Psychotic break. There I was, this 200 lb middle aged woman, weeping, screaming, cursing a blue streak, bleeding; I couldn’t move because I just reinjured everything I hurt the LAST time I fell (frequent falls are a gift from chiari). I was sitting in pointy gravel, so getting up required putting raw bleeding hand on said gravel to stabilize. Got up, screamed at the box (logically), shoved everything into the car and drive home.

Got to the house and completely lost it. I was borderline suicidal. I was standing at the bathroom sink sobbing uncontrollably, repeating, "I can't do this any more." At that moment, I could not forsee a future that did not include this kind of physical and emotional pain. (Bipolar is extremely narcissistic.) I wanted to give up.

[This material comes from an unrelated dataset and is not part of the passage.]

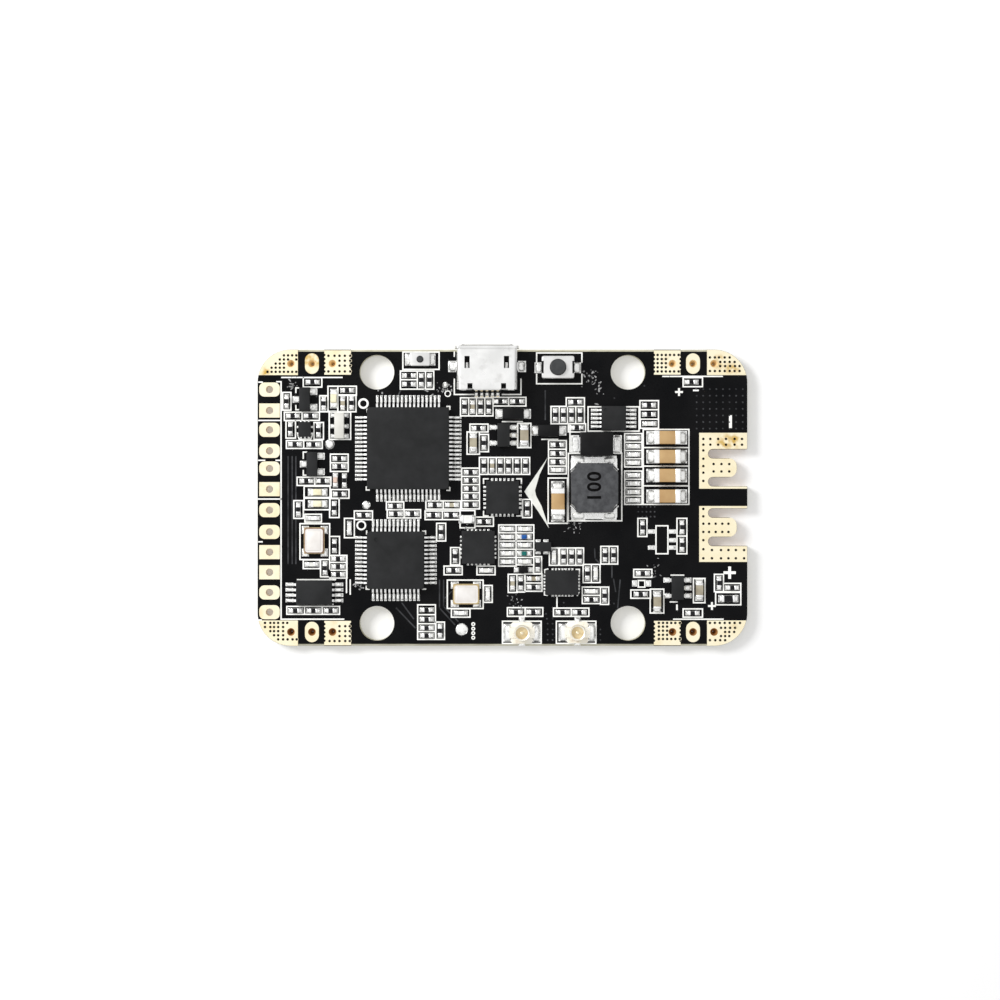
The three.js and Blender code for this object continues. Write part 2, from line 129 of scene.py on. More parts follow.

Fortunately, my mother was there. She had me sit down, then packed my head and neck (and bruised, bleeding arm) with ice. I began to do my mindfulness practice... breathing, calming the brain, beating some more.  It took the better part of a half hour before I could stop sobbing and utter coherent sentences. I was exhausted,  embarrassed, and bleeding.  But no longer ready to toss in the towel.

Total elapsed time: one hour 20 minutes.

You all know someone with emotional issues. You may have friends who get migraines or muscle spams just from turning their head the wrong way. I wrote this to encourage you to see beyond the obvious.

The next time someone with chiari or bipolar or any other "invisible" illness tells you they've had a rough day, just take their word for it. Be understanding, even if you don't understand. And give then a hug if they're not too bruised.